Le couple St-Gelais/Hamelin a déjà imaginé le moment. Le 22 février, à l'aréna olympique de Gangneung, Charles gagnera la finale du 500 m, comme à Vancouver huit ans plus tôt. Pour son tour d'honneur, pas question cependant de s'arrêter embrasser Marianne.

Celle-ci sera alors dans sa bulle, dans le vestiaire ou sur le bord de la patinoire, se concentrant sur sa propre finale du 1000 m, peu importe le sort de son amoureux. Avec son spécialiste en préparation mentale, elle s'y attelle depuis deux saisons en ne suivant plus les courses de Charles.

«Je me suis rendu compte que j'étais trop intense, explique Marianne. J'encourage Charles et après, je suis fatiguée, je n'ai plus de jus, j'ai la patate qui saute. Ça n'a pas de bon sens.»

Dans un monde idéal, après un podium de St-Gelais, les hommes sauteraient sur la glace pour reconquérir la médaille d'or au relais pour une conclusion en apothéose.

«Mais les Jeux olympiques, prévient Charles Hamelin, ce n'est jamais une compétition ordinaire...»

À ses premiers JO, à Turin, en 2006, Hamelin avait 21 ans et aucun poil au menton. Il était timide, la vue d'une caméra le terrorisait. Médaillé d'argent au relais, il avait atteint la finale du 1500 m, terminant quatrième à la suite d'une manoeuvre téméraire d'un rival chinois qui a été disqualifié.

Près de 12 ans plus tard, St-Gelais s'enflamme encore lorsqu'elle parle de cette course, son plus vieux souvenir olympique. Elle avait 15 ans et suivait l'événement de son salon à Saint-Félicien : « Je ne savais pas c'était qui, Charles Hamelin. »
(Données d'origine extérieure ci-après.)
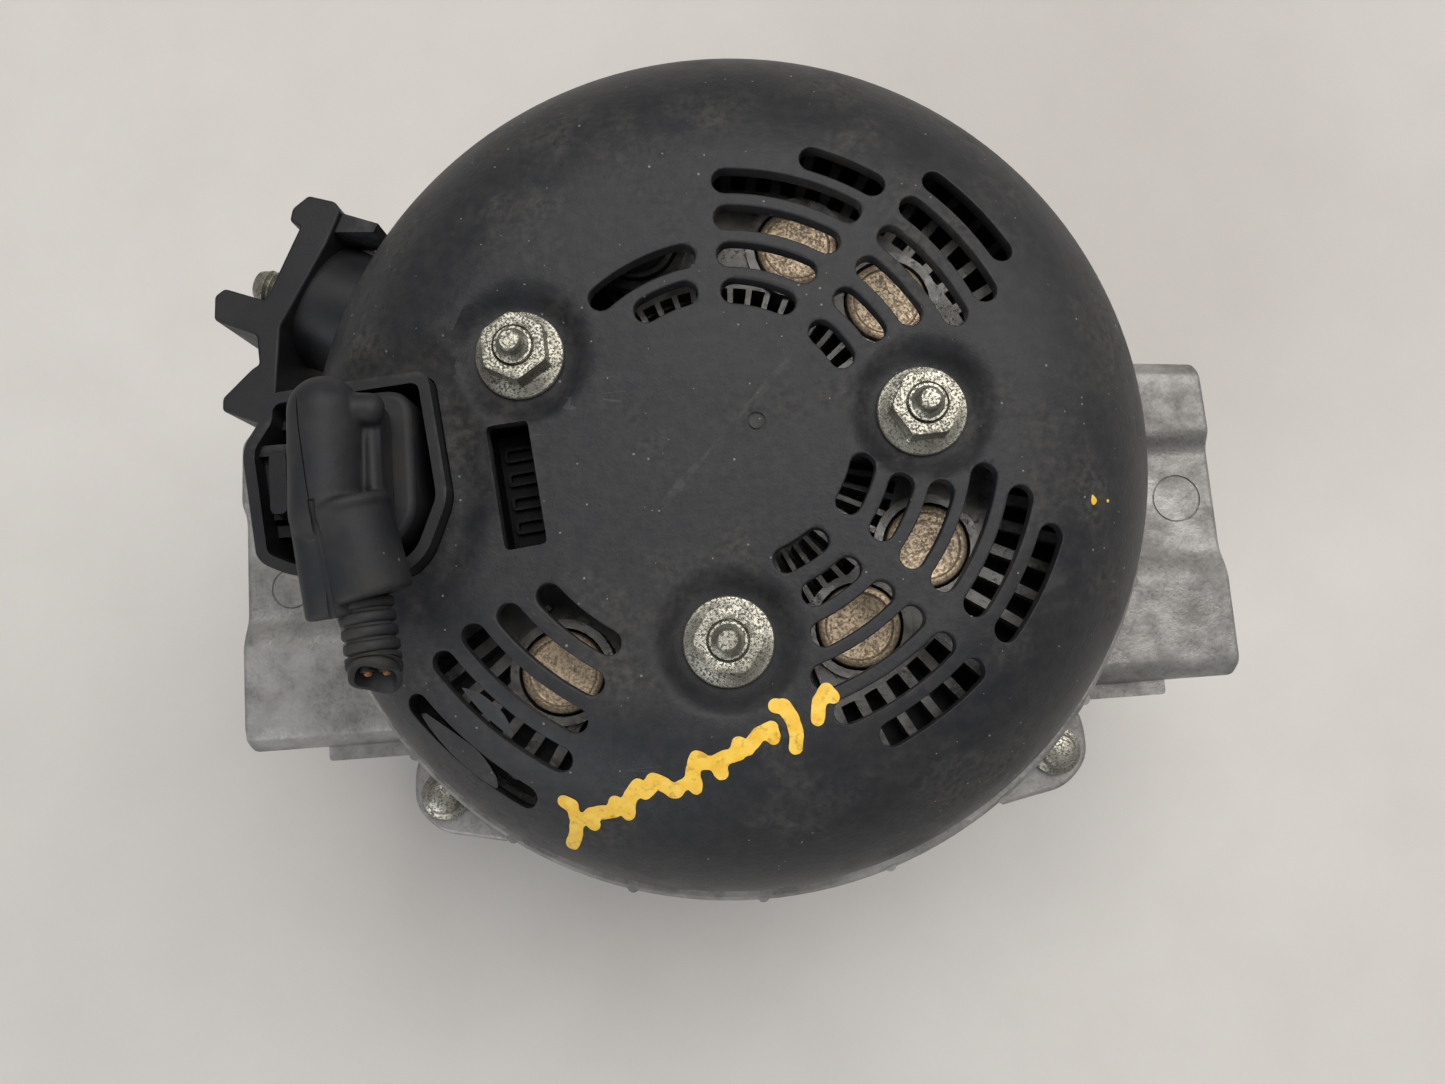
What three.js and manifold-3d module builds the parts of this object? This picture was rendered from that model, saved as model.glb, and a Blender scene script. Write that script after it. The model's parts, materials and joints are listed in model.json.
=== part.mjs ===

Elle a appris à le connaître l'automne suivant lors d'une compétition à Calgary. Il était assis seul dans le hall de l'hôtel quand elle l'a abordé la première fois. «Je suis allée le voir, pas parce que je suis une groupie, mais parce que je suis comme ça. Je vais vers les gens, je suis gentille avec tout le monde. J'ai dit: "Salut, qu'est-ce que tu fais?" Comme il est super gêné de nature, il a gelé. Moi, une personne introvertie, ça m'attire. Je vois ça comme un défi...»
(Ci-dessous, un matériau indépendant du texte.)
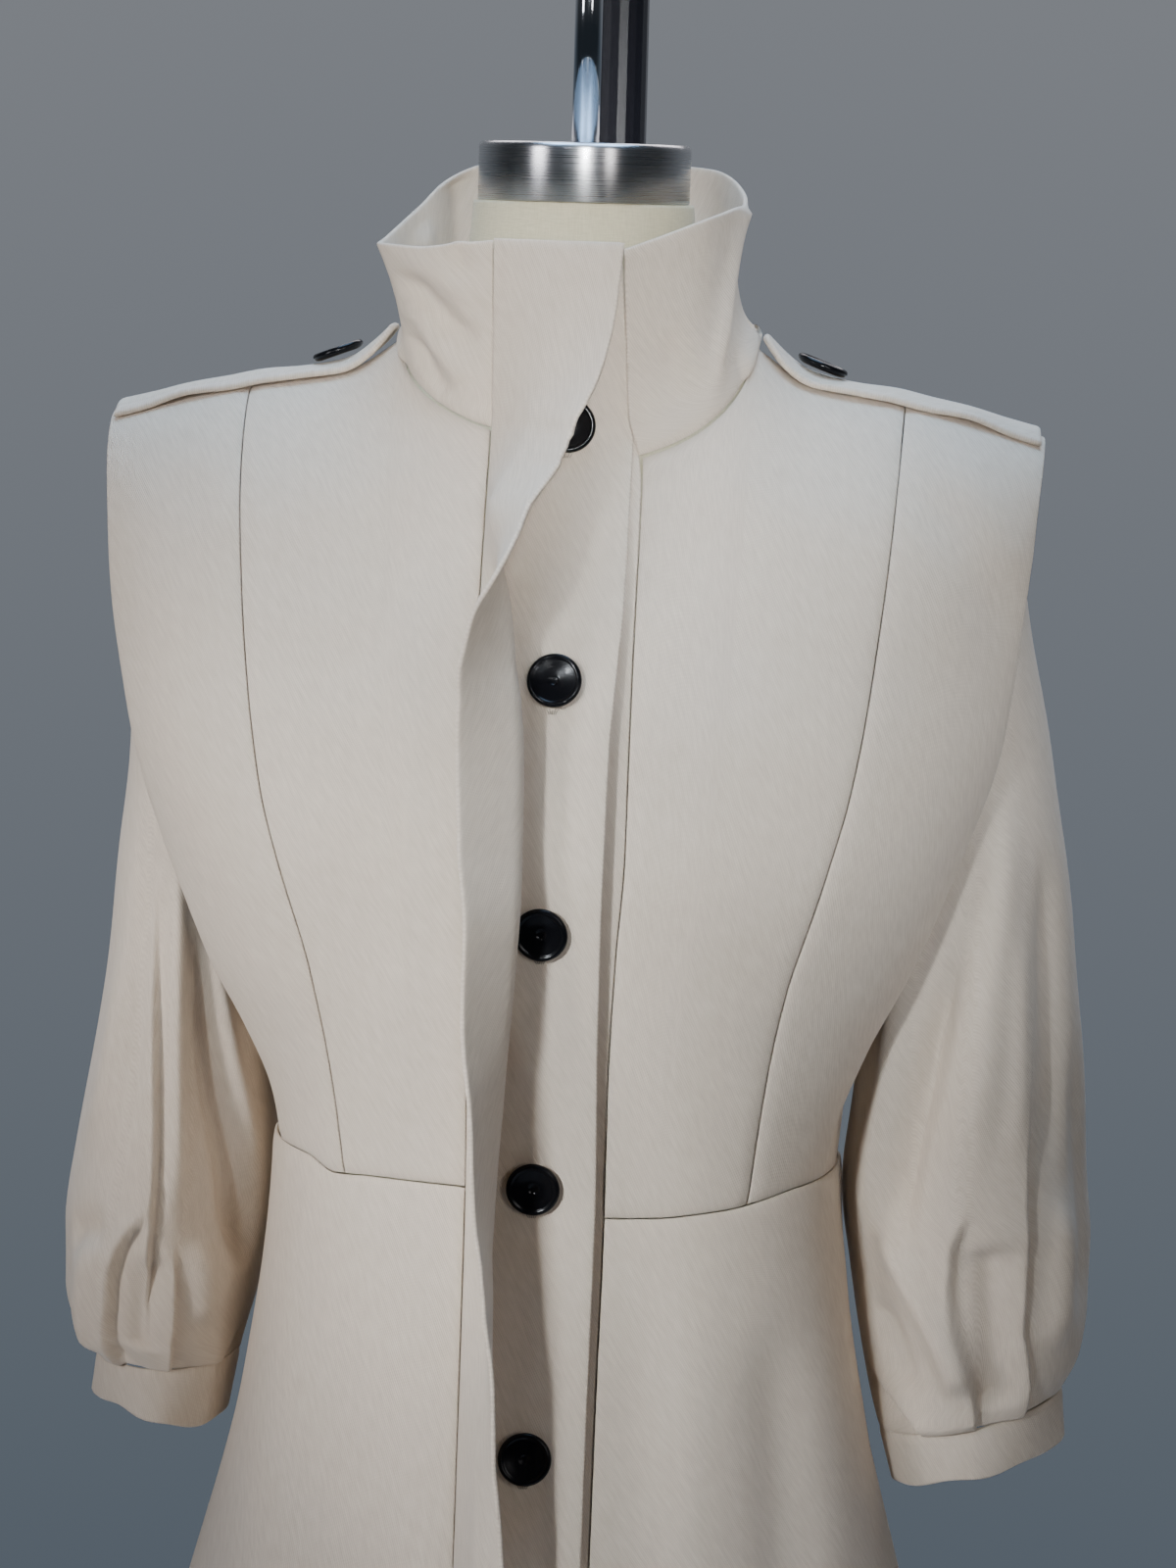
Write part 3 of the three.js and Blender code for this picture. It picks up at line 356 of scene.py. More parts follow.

Ils se sont «rapprochés» quelques mois plus tard à Budapest, où St-Gelais a fait ses débuts sur le circuit de la Coupe du monde. Pendant la semaine, Hamelin a pris la recrue sous son aile, semant «un petit truc» dans son esprit.



Photo Bernard Brault, archives La Presse

Charles Hamelin a vécu sa première expérience olympique à Turin, en 2006.

Le 23 mars 2007

À l'époque, les deux patineurs étaient en couple avec une autre personne. St-Gelais vivait encore au Lac-Saint-Jean et jonglait avec l'idée d'accepter une invitation du centre national à l'aréna Maurice-Richard.
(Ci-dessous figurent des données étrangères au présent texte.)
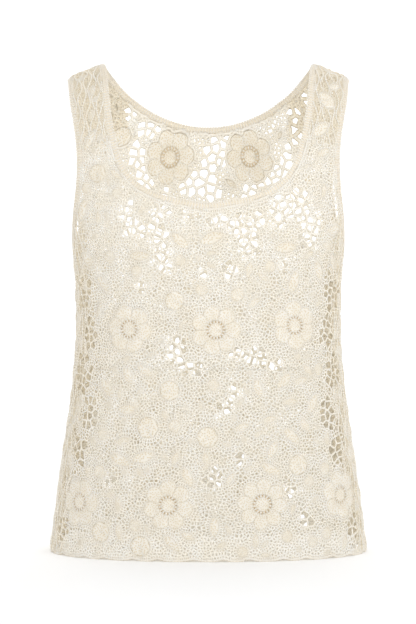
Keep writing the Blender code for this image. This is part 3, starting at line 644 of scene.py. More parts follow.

Leur relation s'est concrétisée quand elle est venue assister à une compétition de sa soeur à Montréal. Hamelin se souvient de la date: «Le 23 mars 2007.»

«Hé! j'espère qu'il s'en souvient!», s'exclame St-Gelais, dans une interview séparée. «C'est son petit côté romantique, il est très fort...»

Ce côté romantique, Hamelin a pu l'exprimer dans toute son intensité aux Jeux de Vancouver. «J'ai fait le tour de la patinoire, je célébrais et, par pur hasard, j'ai croisé les yeux de Marianne dans les estrades. Je l'ai pointée, elle a comme paniqué un peu et elle a fait: "Je descends en bas." Des gens l'ont aidée et ça a donné le moment qu'on connaît.»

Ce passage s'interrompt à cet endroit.